As one of the most practical and clever economists of the past century expressed it: “The central idea is that government fiscal policy – its spending and taxing, its borrowing and repayment of loans, its issue of new money and its withdrawal of money – shall be undertaken with an eye only to the results of these actions on the economy and not to any established traditional doctrine about what is sound or unsound.

“This principle of judging only by effects has been applied in many other fields of human activity where it is known as the method of science… The principle of judging fiscal measures by the way they work or function in the economy we may call Functional Finance.” (Abba Lerner, 1943)

Sadly, all too many politicians and their economic gurus succumbed to economic myths, such as printing money to finance deficits is inflationary, and high current debt is unfair to the next generation or leads to high interest rates, and more inflation, or even to over-full employment and problems with wage rates. The mythic status of these beliefs in shown by national emergencies – none of these mattered in 1914, 1939 or in 1982 when Mrs Thatcher went to war over the Falklands.

Wages, productivity and decent jobs

Sovereign states, able to print their own money, can do anything they want – provided they maintain their credit rating. All other things being equal, running deficits to finance consumption such as pensions, welfare payments or other necessities of a civilized society is less economically useful than paying for investments that will produce a return on the money, such as education, improved transport systems, power generation and even teachers’ wages, or attempts to resuscitate economic viability to former coal mining and steel-making communities.

Working problems

Britain has two major economic problems, quite apart from the complexities of negotiating Brexit. Wages are too low, with far too many hardworking people forced to apply for tax credits to live. Productivity is also low, and has shown little or no sign of improvement since the start of the financial crisis eight years ago.

The last government thought one would follow the other. Encouraging growth at any price, and immigration to fill low-pay and low-productivity jobs, achieved apparent but not real prosperity.

Economically, however, those factors should be in reverse order. Too many of us forget that England has always been a rich and fortunate country, and the industrial revolution started here because high wages encouraged people to invest in technology – steam engines and mechanized transport at that time – to increase outputs.

Increased outputs reduced prices, enlarged the market and encouraged consumer demand, and higher profits led to higher wages and so greater market demand.

Kick-starting the virtuous cycle

It is this virtuous circle this government needs to kick-start, and the first signs of this should come in the Autumn Statement this year. Most worthwhile infrastructure takes months and even years before the first workers draw their first pay, but the London north-south Crossrail is ready to go and just needs financing.

The north needs even more investment – not perhaps Mr Osborne’s unspecified northern powerhouse or even David Cameron’s industrial strategy – but effective and fast lateral rail links between the major cities and universities of the north.

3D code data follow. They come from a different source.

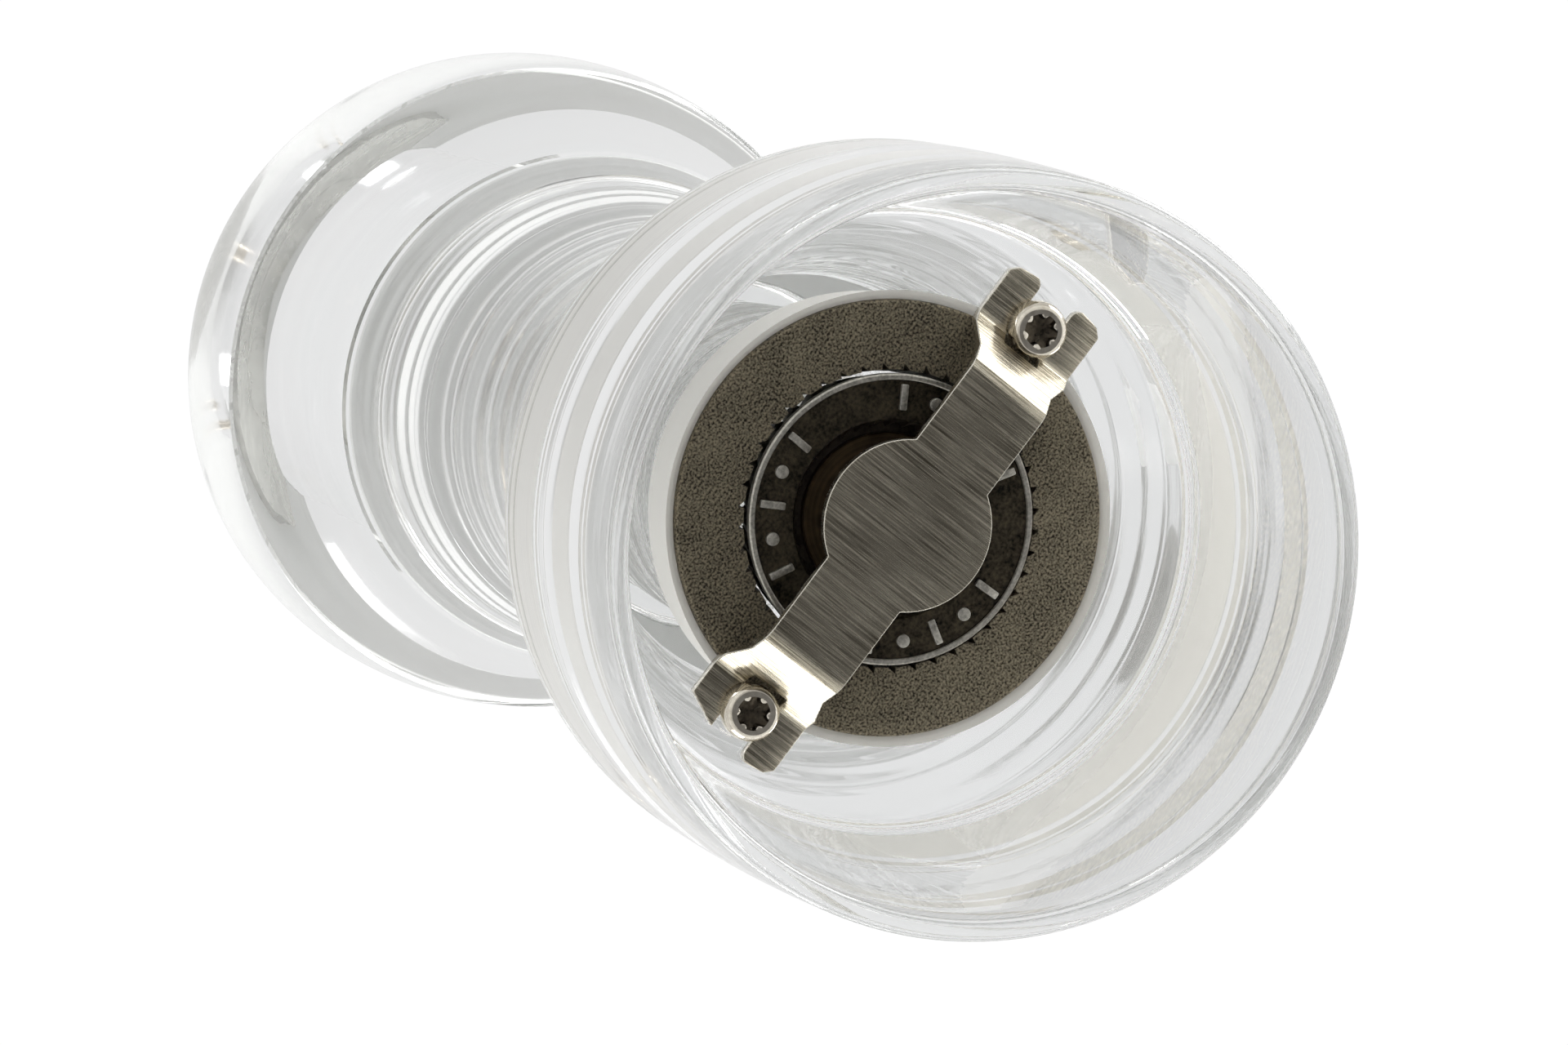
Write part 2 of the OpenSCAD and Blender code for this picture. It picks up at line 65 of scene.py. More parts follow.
SMOOTH_BELOW = math.radians(32)
# Pieces that touch keep a film of air between them: two faces in one plane render black
AIR_FILM = 0.02

Point = tuple[float, float]
Rule = Callable[[float, float, float], tuple[float, float, float]]
log = logging.getLogger("pepper_mill")


# ---- Meshes ----


def arc(centre: Point, radius: float, start: float, end: float, steps: int = 6) -> list[Point]:
    """Points on a round stretch of a profile.

    Args:
        centre: Radius and height of the arc's centre.
        radius: Radius of the arc.
        start: First angle in degrees, 0 pointing outwards and 90 up.
        end: Last angle in degrees.
        steps: Number of straight pieces.

    Returns:
        The points, both ends included.
    """
    angles = [math.radians(start + (end - start) * i / steps) for i in range(steps + 1)]
    return [(centre[0] + radius * math.cos(a), centre[1] + radius * math.sin(a)) for a in angles]


def run(shape: Callable[[float], float], low: float, high: float, step: float) -> list[Point]:
    """Points along a profile whose radius is a function of its height.

    Args:
        shape: Radius at a height.
        low: Height of the first point.
        high: Height of the last point, which may be the lower one.
        step: Longest distance between two heights.

    Returns:
        The points, both ends included.
    """
    count = max(1, math.ceil(abs(high - low) / step))
    heights = [low + (high - low) * i / count for i in range(count + 1)]
    return [(shape(z), z) for z in heights]


def spun(profile: Sequence[Point], steps: int = 96, closed: bool = True) -> bmesh.types.BMesh:
    """Spins a profile once round the mill's axis.

    Args:
        profile: Radius and height of each point, in order.
        steps: Number of faces round the axis.
        closed: Whether the last point joins the first one.

    Returns:
        The turned mesh, in millimetres.
    """
    bm = bmesh.new()
    verts = [bm.verts.new((r, 0.0, z)) for r, z in profile]
    pairs = list(zip(verts, verts[1:]))
    if closed:
        pairs.append((verts[-1], verts[0]))
    edges = [bm.edges.new(pair) for pair in pairs]
    bmesh.ops.spin(
        bm, geom=verts + edges, cent=ORIGIN, axis=AXIS, dvec=ORIGIN,
        angle=math.tau, steps=steps, use_merge=True, use_duplicate=False,
    )
    bmesh.ops.remove_doubles(bm, verts=bm.verts, dist=0.0005)
    bmesh.ops.recalc_face_normals(bm, faces=bm.faces)
    return bm


def reshape(bm: bmesh.types.BMesh, rule: Rule) -> None:
    """Moves every vertex by a rule on its radius, angle and height.

    Args:
        bm: The mesh.
        rule: Takes and returns radius, angle in radians and height.
    """
    for vert in bm.verts:
        radius = math.hypot(vert.co.x, vert.co.y)
        angle = math.atan2(vert.co.y, vert.co.x) % math.tau
        r, a, z = rule(radius, angle, vert.co.z)
        vert.co = (r * math.cos(a), r * math.sin(a), z)


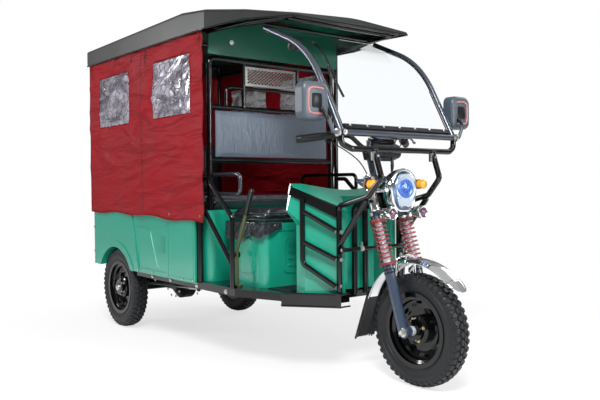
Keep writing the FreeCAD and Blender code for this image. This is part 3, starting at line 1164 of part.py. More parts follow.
def make_rear_axle():
    """Axle tube with its reduction casing, the drive motor behind it and the leaf springs."""
    reach = "rear_track / 2 - hub_width / 2 - plate_wall * 2"
    housing = rod("housing", "housing_radius", "(%s) * 2" % reach)
    place(housing, "0", "-(%s)" % reach, "0", LEFTWARD)
    casing = turned("casing", [[("-diff_half", "0"), ("-diff_half", "diff_radius / 2"),
                                ("-gear_half", "diff_radius"), ("gear_half", "diff_radius"),
                                ("diff_half", "diff_radius / 2"), ("diff_half", "0")]])
    gears = slab("gear_case", "y", "-gear_half", "gear_half", [box_loop(
        "-(motor_back + gear_round)", "-gear_round", "0", "gear_round", "gear_round * 0.9")])
    spindles = []
    for sign in ("", "-"):
        spindle = rod("spindle", "axle_radius", "plate_wall * 2 + hub_width * 2 / 3")
        y = reach if not sign else "-(%s) - plate_wall * 2 - hub_width * 2 / 3" % reach
        spindles.append(place(spindle, "0", y, "0", LEFTWARD))
    axle = joined("MultiFuse", "rear_axle", [housing, casing, gears] + spindles)
    keep(place(axle, "rear_axle_x", "0", "tyre_radius"), "rear_axle")
    motor = rod("drive_motor", "motor_radius", "motor_long")
    place(motor, "rear_axle_x - motor_back", "gear_half + frame_gap", "tyre_radius", LEFTWARD)
    keep(motor, "drive_motor")
    side = WHEEL_INSIDE + " - spring_tyre_gap"
    front = BAY_FRONT + " + leaf_lead"
    spring = slab("leaf", "y", side + " - leaf_wide", side, [[
        ("leaf_rear_x", "leaf_end_z - leaf_wall / 2"),
        ("rear_axle_x - leaf_wide", "tyre_radius + housing_radius + frame_gap", "housing_radius"),
        ("rear_axle_x + leaf_wide", "tyre_radius + housing_radius + frame_gap", "housing_radius"),
        (front, "leaf_end_z - leaf_wall / 2"), (front, "chassis_bottom - frame_gap"),
        (front + " - leaf_wide", "chassis_bottom - frame_gap"),
        ("rear_axle_x + leaf_wide", "tyre_radius + housing_radius + frame_gap + leaf_wall", "housing_radius"),
        ("rear_axle_x - leaf_wide", "tyre_radius + housing_radius + frame_gap + leaf_wall", "housing_radius"),
        ("leaf_rear_x + leaf_wide", "chassis_bottom - frame_gap"),
        ("leaf_rear_x", "chassis_bottom - frame_gap")]])
    keep(both_sides("leaf_springs", spring), "leaf_springs")
    lamp = slab("tail_lamp", "x", "side_rear_x - tail_lamp_deep - frame_gap", "side_rear_x - frame_gap", [
        box_loop("tail_lamp_side - tail_lamp_wide / 2", "tail_lamp_z - tail_lamp_tall / 2",
                 "tail_lamp_side + tail_lamp_wide / 2", "tail_lamp_z + tail_lamp_tall / 2", "mesh_frame")])
    keep(both_sides("tail_lamps", lamp), "tail_lamps")


make_wheels()
make_fork()
make_spring_cups()
make_fork_springs()
make_handlebar()
make_instruments()
make_lamps()
make_mudguard()
make_chassis()
make_floor()
make_front_frame()
make_leg_guards()
make_leg_shield()
make_windshield()
make_mirrors()
make_body_sides()
make_seats()
make_partition()
make_cabin_frame()
make_guards()
make_roof()
make_curtains()
make_rear_axle()

doc.recompute()
faults = ["%s %s" % (o.Label, o.State) for o in doc.Objects if {"Invalid", "Error"} & set(o.State)]
for piece in kept:
    if piece.Shape.isNull() or not piece.Shape.isValid() or piece.Shape.Volume <= 0:
        faults.append(piece.Label + " has no sound shape")
if faults:
    raise SystemExit("; ".join(faults))
os.makedirs("parts", exist_ok=True)
for piece in kept:
    piece.Shape.exportStep("parts/%s.step" % piece.Label)
print(len(kept), "pieces")
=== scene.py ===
# %% [markdown]
# # An electric auto rickshaw, dressed for its photograph
# The CAD frame gives every rigid piece its size and place. This script paints those pieces and adds
# what a workshop fits last: tread, cloth, cushions, wires, bolts and glass. Lengths are metres, X
# points forward, Y to the driver's left and Z up.

# %% Load the frame
import math
import random

import bmesh
import bpy
import numpy as np
from mathutils import Matrix, Vector


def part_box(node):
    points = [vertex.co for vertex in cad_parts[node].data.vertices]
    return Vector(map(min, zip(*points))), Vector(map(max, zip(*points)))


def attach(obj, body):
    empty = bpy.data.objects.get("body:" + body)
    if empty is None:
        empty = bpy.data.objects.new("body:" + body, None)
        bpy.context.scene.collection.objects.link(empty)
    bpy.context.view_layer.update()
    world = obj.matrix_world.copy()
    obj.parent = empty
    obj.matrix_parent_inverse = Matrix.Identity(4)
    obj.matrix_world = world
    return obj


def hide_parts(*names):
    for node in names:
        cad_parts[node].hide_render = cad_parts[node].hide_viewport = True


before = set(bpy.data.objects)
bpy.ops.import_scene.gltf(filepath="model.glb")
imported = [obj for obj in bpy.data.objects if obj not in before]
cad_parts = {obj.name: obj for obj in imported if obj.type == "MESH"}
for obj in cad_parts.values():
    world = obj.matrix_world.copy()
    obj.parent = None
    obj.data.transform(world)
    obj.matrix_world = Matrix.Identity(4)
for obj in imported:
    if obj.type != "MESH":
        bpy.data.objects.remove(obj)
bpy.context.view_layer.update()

# %% [markdown]
# ## Shader nodes
# A node tree can be drawn by hand in the shader editor. In a script each node takes a line to add
# and more to set and wire it. One helper that does all three keeps every tree below short.

# %% Adding nodes and groups
MM = 0.001


def add_node(tree, kind, sockets=(), **settings):
    """A node with its settings; sockets gives each input a value, or the output that feeds it."""
    made = tree.nodes.new(kind)
    for label, value in settings.items():
        setattr(made, label, value)
    for label, value in dict(sockets).items():
        if isinstance(value, bpy.types.NodeSocket):
            tree.links.new(value, made.inputs[label])
        else:
            made.inputs[label].default_value = value
    return made


def new_group(name, inputs, outputs):
    """A shader node group; inputs are (name, kind, default) and outputs (name, kind)."""
    group = bpy.data.node_groups.new(name, "ShaderNodeTree")
    for label, kind, value in inputs:
        socket = group.interface.new_socket(label, in_out="INPUT", socket_type="NodeSocket" + kind)
        socket.default_value = value
    for label, kind in outputs:
        group.interface.new_socket(label, in_out="OUTPUT", socket_type="NodeSocket" + kind)
    return group, group.nodes.new("NodeGroupInput").outputs, group.nodes.new("NodeGroupOutput").inputs


def math_node(tree, operation, first, second, clamp=False):
    """The output of a Math node."""
    return add_node(tree, "ShaderNodeMath", {0: first, 1: second}, operation=operation,
                    use_clamp=clamp).outputs[0]


def noise_node(tree, place, scale, detail, distortion=0.0):
    return add_node(tree, "ShaderNodeTexNoise", {"Vector": place, "Scale": scale, "Detail": detail,
                                                 "Distortion": distortion}).outputs


def object_place(tree):
    return add_node(tree, "ShaderNodeTexCoord").outputs["Object"]


print("shader helpers ready")

# %% [markdown]
# ## Colour that drifts, and fine grain
# Real paint, rubber and vinyl are never one flat colour. The same noise could be wired into every
# material; here it is built once, as a group with named inputs. One group lets colour and roughness
# wander slowly, the other gives the height of fine bumps.

# %% Two groups that nearly every material uses
def drift_group():
    group, given, out = new_group(
        "colour_drift",
        [("Colour", "Color", (0.5, 0.5, 0.5, 1)), ("Roughness", "Float", 0.4), ("Drift", "Float", 0.1),
         ("Scale", "Float", 6.0)],
        [("Colour", "Color"), ("Roughness", "Float")])
    noise = noise_node(group, object_place(group), given["Scale"], 4)
    centred = math_node(group, "SUBTRACT", noise["Fac"], 0.5)
    amount = math_node(group, "MULTIPLY", centred, given["Drift"])
    tint = add_node(group, "ShaderNodeVectorMath",
                    {0: given["Colour"], "Scale": math_node(group, "ADD", amount, 1)}, operation="SCALE")
    group.links.new(tint.outputs[0], out["Colour"])
    group.links.new(math_node(group, "ADD", given["Roughness"], amount, True), out["Roughness"])
    return group


def grain_group():
    group, given, out = new_group("fine_grain", [("Scale", "Float", 300.0)], [("Height", "Float")])
    noise = noise_node(group, object_place(group), given["Scale"], 3)
    group.links.new(noise["Fac"], out["Height"])
    return group


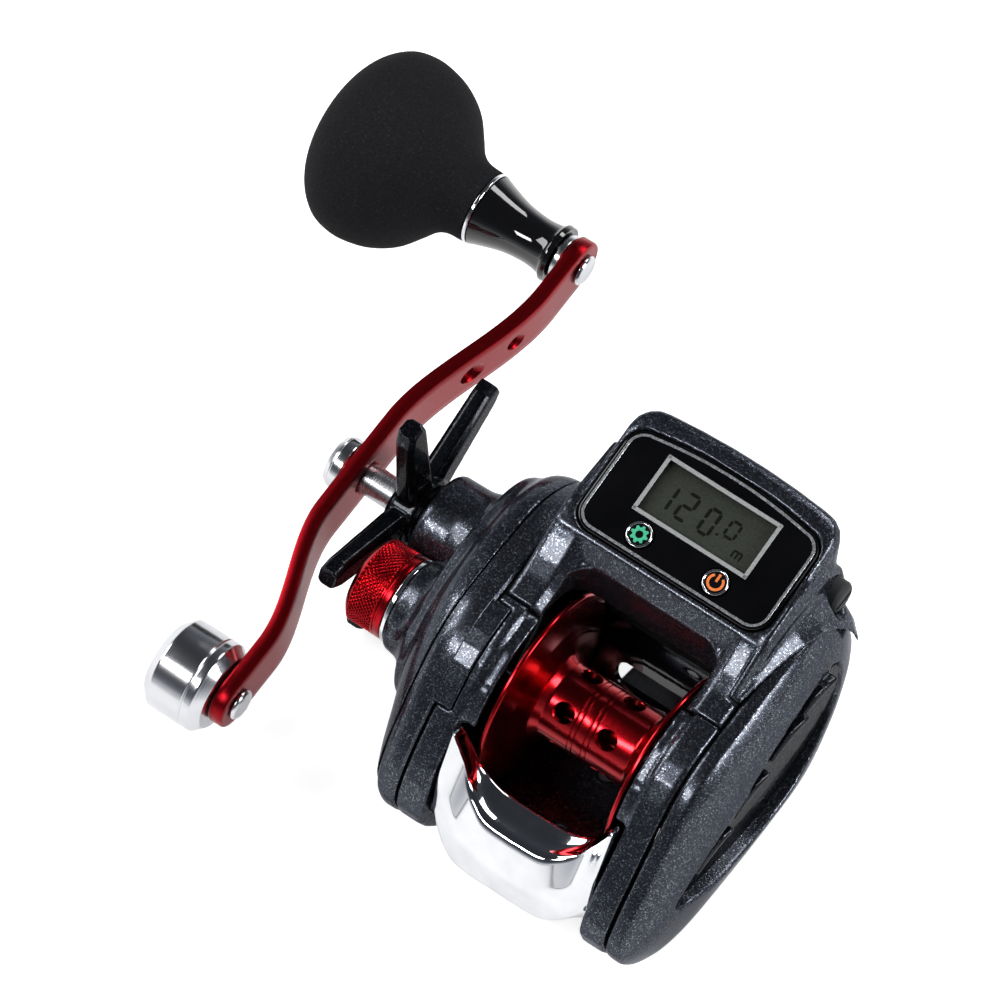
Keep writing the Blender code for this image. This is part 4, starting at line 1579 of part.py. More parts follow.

Industrialists will not invest if they know their factories and their workers will be flooded out of house and home on average every two or so years. So there is a need for flood defences or, given climate change and recent history, major work on river courses, floodplains, bridges and roads.

Multi-year willingness of government to invest in the built environment, and its improvement and modernisation, is sufficient as an industrial strategy. Private money will come once it sees that the government is serious, and using its own money, to make the north attractive and productive.

Nissan’s factory in Sunderland is its most productive; it is there as Japanese schoolchildren know it as the town that built the battleships with which the Japanese navy destroyed the Russian fleet in 1904.

Perhaps the new government can show the rest of Europe that fiscal and spending actions can drag an economy out of its deflationary slump – and not an increasingly desperate monetary policy that has failed over the past eight years in doing anything other than raising asset prices. Central banks are needed, but much more so are politicians who are willing to make things happen.

How to invest in the confusion

In the meantime, investors must either hold bank deposits, with no return at all, or invest in equities with considerable risk and no certainty of a positive return over the next decade.

If the Autumn Statement suggests that this government is serious in its attentions, then either those investment companies that invest in infrastructure are the fixed income answer, or those that are international in their investment remit.

Accepting that no asset class is safe given the actions of central banks, there are three possibilities that the brave might consider. After the failed bid from RIT, Alliance is now in play. With a 10 per cent discount on a decent international portfolio, the certainty of action on its loss-making subsidiaries, and its hedge fund investor keen to get out, the downside is limited only to the market.

The same is true of Caledonian, selling at a 15 per cent discount, but controlled by the Cayzer family with the same interest as any private investor – income and capital growth over the long-term with little or no downside risk.

Technology is driving efficiencies, and the loss of blue and white-collar jobs, and Baillie Gifford group has been losing investors. It has made good money, but is frightened of losing its profits. But Baillie Gifford is unlike most fund management groups. Its trust portfolios have little in common with market indices, based instead on a bottom-up stockpicking approach.

There is no model portfolio, although there is a collegiate approach with ideas shared across investment teams, if appropriate, and an emphasis on disruptive technology.

While Baillie Gifford has focused on a stock’s growth potential, the emphasis has shifted towards high growth and technology to disrupt traditional industries. The doyen of the four investment trusts is Scottish Mortgage, with its predilection for portfolio concentration and running profits, and so worrying ultra cautious investors.

But the same style of investing, although with different portfolio components, can be accessed through Monks IT and Edinburgh Worldwide IT, while Scottish America is less volatile because of its income commitment.